Their process for collaborating, partially alcohol fueled (Pappy Van Winkle could be to thank for the Green Woman Tavern locale?), went very smoothly. Peter, of course, has collaborated with Stephen King, but any new team is it’s own animal… “I think the collaboration, only my second,” Peter explains, “went along wonderfully smoothly. We just got together and hashed out the direction of the story and its details. It was Michael who came up with the idea of matching Bandolier against a flaky, obsessed cop. Brilliant. It locked the whole story into place.” Michael adds, “Fielding had been with Peter for a lifetime, ready to leap off the page. We had to give Bob life. I know a lot of cops. Best people I know… Great jugglers of demons. That’s who Bob Steele became.”

Those familiar with Straub’s books might have realized, well, didn’t Fielding die within those pages? “Oh sure, yeah, in the BOOK he dies,” Straub jokes. “Didn’t you know, there wasn’t a writer ever born who failed to turn into a lying piece of shit the moment he picked up a pencil? It’s in their contract, it’s in their DNA.”

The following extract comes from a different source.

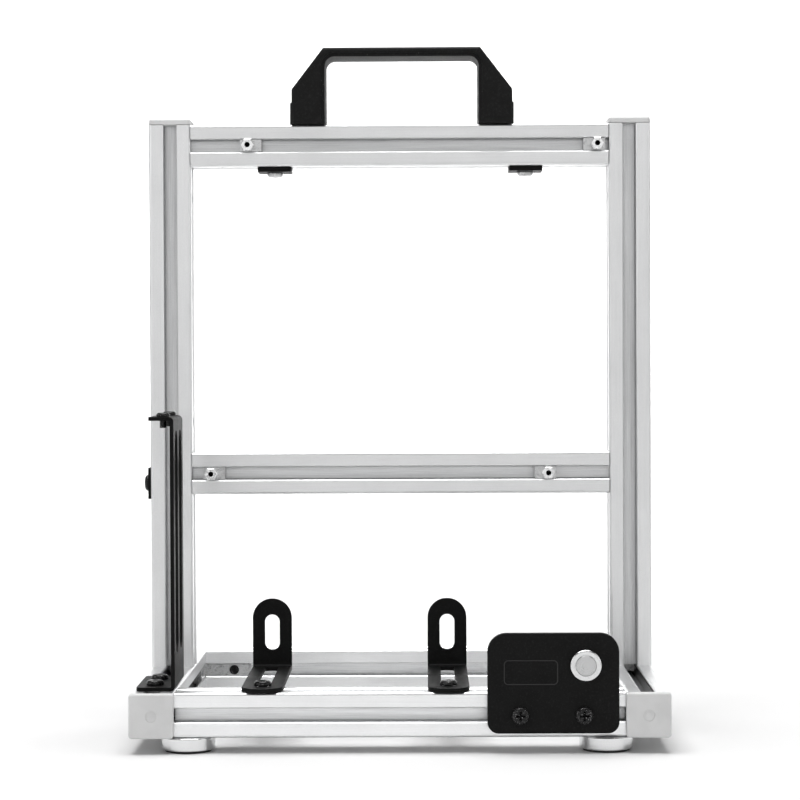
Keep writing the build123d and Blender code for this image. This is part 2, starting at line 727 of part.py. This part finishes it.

So, with Fielding resurrected (well, at least given new life in comic form), it’s the psychopath versus the cop. As you read through the book, it almost seems like there could be a little role reversal going on between the two main characters and the Green Woman Tavern is right in the middle of it. How does the Green Woman herself play into the story? Straub fills in some blanks. “Well, all I can say is that Green Woman, once the figurehead on a ship of evil destiny and now installed in a deserted and mouldering pub in Milwaukee, has no conscience at all. She will do anything she can to achieve her goal, namely reconstruction, restoration, a healing reunion with her old ship. The wicked old thing is always after something.” Michael Easton says of the characters and their roles, “Within The Green Woman, the hard line between good and evil is easily breached. The characters of Fielding and Bob are, in many ways, two sides of the same coin.”

Art duties in the book are from John Bolton, who is no stranger to the darker side of art. He adds stunning visuals to the twisted tale. Of Bolton, Peter says that he “seemed to all three of us, Michael, Jon Vankin and I, plus Jon’s boss Karen Berger, who had been overseeing things all along, to be the perfect artist for the book. What he gave us was even more stunning than what we had anticipated, and our expectations were very high. He got the faces right, for one thing, which I see as extremely touchy, difficult matter. And the way he handled all the violence in the book is gorgeous.” Easton describes Bolton as “a visionary. We never met him in person, but it’s as if John had been occupying the bar stool next to us the whole time we wrote. Our Ghost partner.”

When you finish reading The Green Woman, and don’t expect any spoilers here, you may wonder if there are any sequels planned. Straub didn’t expect to do this book in the first place and “look where we are! But if we move on from here, my primary justification will be simply that I like having an excuse to spend extravagant amounts of time with Michael Easton.” Michael is always game for a sequel. “I’m in, make mine a double!”

Who could appear in any sequels? “As the Baltimore Catechism says, it is a mystery,” Straub says mysteriously.